The trade-off he described runs underneath the whole conversation:

  • centralize decryption, and the system is easier to keep live
  • distribute decryption, and the system is harder to abuse
  • but liveness, coordination, and key management all become harder

Trust does not vanish. It moves.

That point carried into the discussion of Indistinguishability Obfuscation (iO) and verification. Auryn pushed back on the idea that iO resolves the problem on its own:

“I don’t think that iO is the silver bullet that a lot of folks hope it is.”

His concern was that plaintext release can become a leakage channel. If a program can be rerun on altered subsets of inputs, even sparse outputs can reveal more than intended, which pushes the system back toward constrained release and delegated decryption authority.

Giacomo named the broader shift:

“There’s more than an elimination of trust, just a shift of trust.”

That is also where GRECO entered the conversation. Enrico described it as a proof for correct encryption in multiplayer settings where malformed inputs can distort a shared computation - ideas explored in more detail in his GRECO paper. Auryn described work at the Interfold that builds outward from GRECO toward end-to-end verifiability across committee selection, key generation, input validity, execution, and decryption.

Privacy matters most when it changes the outcome

Toward the end, the conversation moved from trust assumptions to applications. Auryn pointed to voting, auctions, analytics, and AI as cases where many parties want a shared result without exposing their inputs. Enrico’s example of multilateral trade credit set-off gave the clearest sense of why this matters:

“Privacy actually makes the outcome better for all the participants.”

His point was that privacy is not always just protective. In some systems, it changes participation itself. More participants make the network more complete, and a more complete network produces better coordination outcomes. That is why the example lands: privacy is not outside the system. It changes what the system can do.
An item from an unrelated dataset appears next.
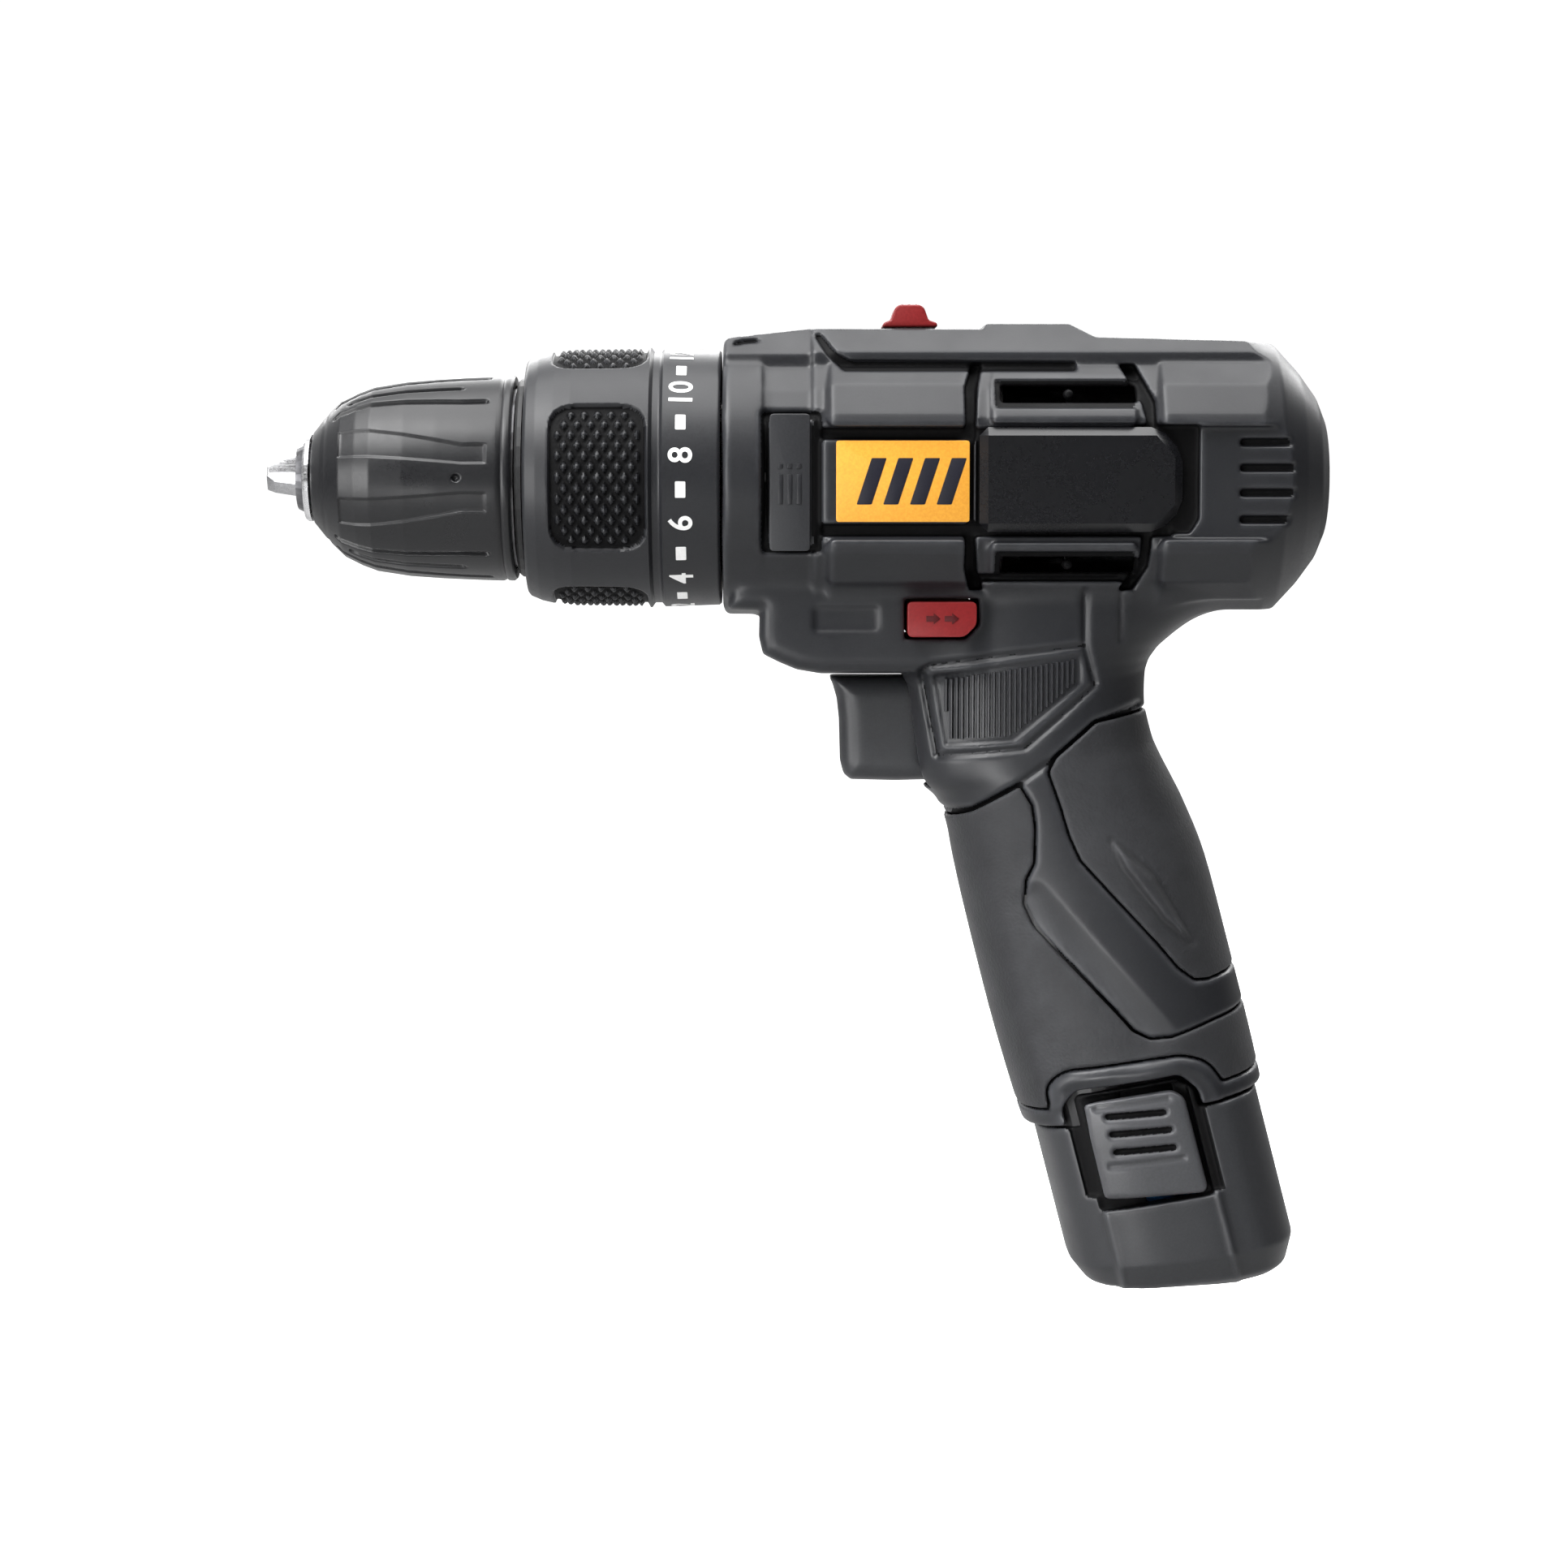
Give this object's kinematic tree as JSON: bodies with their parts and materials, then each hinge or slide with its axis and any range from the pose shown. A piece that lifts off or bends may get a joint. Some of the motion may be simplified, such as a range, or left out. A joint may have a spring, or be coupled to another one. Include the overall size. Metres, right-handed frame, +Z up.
{
  "type": "cordless drill",
  "caption": "Compact cordless drill with a keyless chuck, a numbered clutch collar, a planetary gearbox and a stick battery in the grip.",
  "frame": {"origin": "centre of the flat rear face of the motor housing, on the spindle's axis", "axes": "+X out of the rear face, so the chuck points to -X; +Y to the user's right; +Z up, away from the grip"},
  "size_m": [0.1882, 0.0484, 0.1744],
  "materials": {
    "housing": "moulded charcoal plastic, lightly textured",
    "rubber": "soft black overmould, fine grain",
    "black_plastic": "black plastic",
    "red_plastic": "dark red plastic",
    "amber": "amber printed plate",
    "clear": "clear moulded lens",
    "board": "green circuit board",
    "steel": "ground steel",
    "dark_steel": "blackened steel",
    "sintered": "sintered steel",
    "bronze": "sintered bronze",
    "windings": "laminated steel with copper windings",
    "nylon": "glass-filled nylon",
    "cell": "shrink-wrapped steel can"
  },
  "bodies": {
    "frame": {"housing_left": "housing", "housing_right": "housing", "grip_front_left": "rubber", "grip_front_right": "rubber", "grip_rear_left": "rubber", "grip_rear_right": "rubber", "side_plate_left": "housing", "side_plate_right": "housing", "cover_plate_left": "black_plastic", "cover_plate_right": "black_plastic", "label_plate": "amber", "lamp_lens": "clear", "lamp_board": "board", "switch_module": "black_plastic", "trigger_spring": "steel", "terminal_block": "black_plastic", "gearbox_case": "nylon", "spindle_bush_1": "bronze", "spindle_bush_2": "bronze", "clutch_spring": "steel", "clutch_plate": "dark_steel", "motor_can": "dark_steel", "motor_end_cap": "black_plastic", "housing_screw_1": "dark_steel", "housing_screw_2": "dark_steel", "housing_screw_3": "dark_steel", "housing_screw_4": "dark_steel"},
    "spindle": {"output_spindle": "steel", "chuck_body": "dark_steel", "chuck_nose_ring": "steel", "chuck_rear_ring": "dark_steel", "chuck_screw": "dark_steel"},
    "sleeve": {"chuck_sleeve": "black_plastic"},
    "jaw_1": {"chuck_jaw_1": "steel"},
    "jaw_2": {"chuck_jaw_2": "steel"},
    "jaw_3": {"chuck_jaw_3": "steel"},
    "carrier": {"carrier_1": "sintered"},
    "rotor": {"armature": "windings", "motor_pinion": "steel", "cooling_fan": "black_plastic"},
    "shift_ring": {"shift_ring_gear": "sintered"},
    "selector": {"speed_selector": "red_plastic"},
    "direction": {"direction_button": "red_plastic"},
    "trigger": {"trigger": "housing"},
    "collar": {"clutch_collar": "housing"},
    "nut": {"clutch_adjuster_nut": "nylon"},
    "battery": {"battery_case": "housing", "battery_tower": "black_plastic", "battery_cell_1": "cell", "battery_cell_2": "cell", "battery_cell_3": "cell"},
    "latch_left": {"battery_latch_left": "black_plastic"},
    "latch_right": {"battery_latch_right": "black_plastic"},
    "planet_1_1": {"stage_1_planet_1": "sintered"},
    "planet_1_2": {"stage_1_planet_2": "sintered"},
    "planet_1_3": {"stage_1_planet_3": "sintered"},
    "planet_2_1": {"stage_2_planet_1": "sintered"},
    "planet_2_2": {"stage_2_planet_2": "sintered"},
    "planet_2_3": {"stage_2_planet_3": "sintered"}
  },
  "joints": [
    {"name": "chuck_spin", "type": "hinge", "parent": "frame", "child": "spindle", "pos_m": [0, 0, 0], "axis": [1, 0, 0], "continuous": true},
    {"name": "carrier_spin", "type": "hinge", "parent": "frame", "child": "carrier", "pos_m": [0, 0, 0], "axis": [1, 0, 0], "continuous": true},
    {"name": "rotor_spin", "type": "hinge", "parent": "frame", "child": "rotor", "pos_m": [0, 0, 0], "axis": [1, 0, 0], "continuous": true},
    {"name": "planet_1_1_spin", "type": "hinge", "parent": "carrier", "child": "planet_1_1", "pos_m": [-0.07025, 0.0108, 0], "axis": [1, 0, 0], "continuous": true},
    {"name": "planet_1_2_spin", "type": "hinge", "parent": "carrier", "child": "planet_1_2", "pos_m": [-0.07025, -0.0054, 0.00935], "axis": [1, 0, 0], "continuous": true},
    {"name": "planet_1_3_spin", "type": "hinge", "parent": "carrier", "child": "planet_1_3", "pos_m": [-0.07025, -0.0054, -0.00935], "axis": [1, 0, 0], "continuous": true},
    {"name": "planet_2_1_spin", "type": "hinge", "parent": "spindle", "child": "planet_2_1", "pos_m": [-0.0873, 0.0108, 0], "axis": [1, 0, 0], "continuous": true},
    {"name": "planet_2_2_spin", "type": "hinge", "parent": "spindle", "child": "planet_2_2", "pos_m": [-0.0873, -0.0054, 0.00935], "axis": [1, 0, 0], "continuous": true},
    {"name": "planet_2_3_spin", "type": "hinge", "parent": "spindle", "child": "planet_2_3", "pos_m": [-0.0873, -0.0054, -0.00935], "axis": [1, 0, 0], "continuous": true},
    {"name": "sleeve_turn", "type": "hinge", "parent": "spindle", "child": "sleeve", "pos_m": [0, 0, 0], "axis": [1, 0, 0], "range_deg": [0, 1080]},
    {"name": "jaw_1_slide", "type": "slide", "parent": "spindle", "child": "jaw_1", "axis": [0.9659, 0, 0.2588], "range_m": [0, 0.019]},
    {"name": "jaw_2_slide", "type": "slide", "parent": "spindle", "child": "jaw_2", "axis": [0.9659, -0.2241, -0.1294], "range_m": [0, 0.019]},
    {"name": "jaw_3_slide", "type": "slide", "parent": "spindle", "child": "jaw_3", "axis": [0.9659, 0.2241, -0.1294], "range_m": [0, 0.019]},
    {"name": "collar_turn", "type": "hinge", "parent": "frame", "child": "collar", "pos_m": [0, 0, 0], "axis": [1, 0, 0], "range_deg": [-180, 85]},
    {"name": "nut_slide", "type": "slide", "parent": "frame", "child": "nut", "axis": [1, 0, 0], "range_m": [-0.0034, 0.00162], "deforming": ["clutch_spring"]},
    {"name": "selector_slide", "type": "slide", "parent": "frame", "child": "selector", "axis": [1, 0, 0], "range_m": [0, 0.0075]},
    {"name": "shift_ring_slide", "type": "slide", "parent": "frame", "child": "shift_ring", "axis": [1, 0, 0], "range_m": [0, 0.0075]},
    {"name": "direction_slide", "type": "slide", "parent": "frame", "child": "direction", "axis": [0, 1, 0], "range_m": [-0.003, 0.003]},
    {"name": "trigger_slide", "type": "slide", "parent": "frame", "child": "trigger", "axis": [1, 0, 0], "range_m": [0, 0.007], "stiffness_N_per_m": 800, "springref_m": -0.003, "deforming": ["trigger_spring"]},
    {"name": "battery_slide", "type": "slide", "parent": "frame", "child": "battery", "axis": [0.2504, 0, -0.9681], "range_m": [0, 0.075]},
    {"name": "latch_left_press", "type": "hinge", "parent": "battery", "child": "latch_left", "pos_m": [-0.02785, -0.0212, -0.12443], "axis": [-0.9681, 0, -0.2504], "range_deg": [0, 4], "stiffness_Nm_per_rad": 1, "springref_deg": -1.15},
    {"name": "latch_right_press", "type": "hinge", "parent": "battery", "child": "latch_right", "pos_m": [-0.02785, 0.0212, -0.12443], "axis": [0.9681, 0, 0.2504], "range_deg": [0, 4], "stiffness_Nm_per_rad": 1, "springref_deg": -1.15}
  ],
  "couplings": [
    {"joint": "carrier_spin", "follows": "chuck_spin", "ratio": 4},
    {"joint": "rotor_spin", "follows": "chuck_spin", "ratio": 16},
    {"joint": "planet_1_1_spin", "follows": "chuck_spin", "ratio": -12},
    {"joint": "planet_1_2_spin", "follows": "chuck_spin", "ratio": -12},
    {"joint": "planet_1_3_spin", "follows": "chuck_spin", "ratio": -12},
    {"joint": "planet_2_1_spin", "follows": "chuck_spin", "ratio": -3},
    {"joint": "planet_2_2_spin", "follows": "chuck_spin", "ratio": -3},
    {"joint": "planet_2_3_spin", "follows": "chuck_spin", "ratio": -3},
    {"joint": "jaw_1_slide", "follows": "sleeve_turn", "m_per_rad": 0.0010079},
    {"joint": "jaw_2_slide", "follows": "sleeve_turn", "m_per_rad": 0.0010079},
    {"joint": "jaw_3_slide", "follows": "sleeve_turn", "m_per_rad": 0.0010079},
    {"joint": "nut_slide", "follows": "collar_turn", "m_per_rad": 0.00108},
    {"joint": "shift_ring_slide", "follows": "selector_slide", "ratio": 1}
  ]
}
Multiplayer privacy is not just about keeping secrets

The conversation did not treat shared computation as a solved problem but as a design problem with stubborn constraints: decryption authority, liveness, committees, verification, and the limits of current primitives. What emerged from that discussion, and from Interfold’s broader research direction, is a more precise framing of the field: multiplayer privacy is not just about keeping secrets. It is about designing cryptographic systems where many parties can jointly produce outcomes they trust, without granting any single actor the power to control or corrupt the result.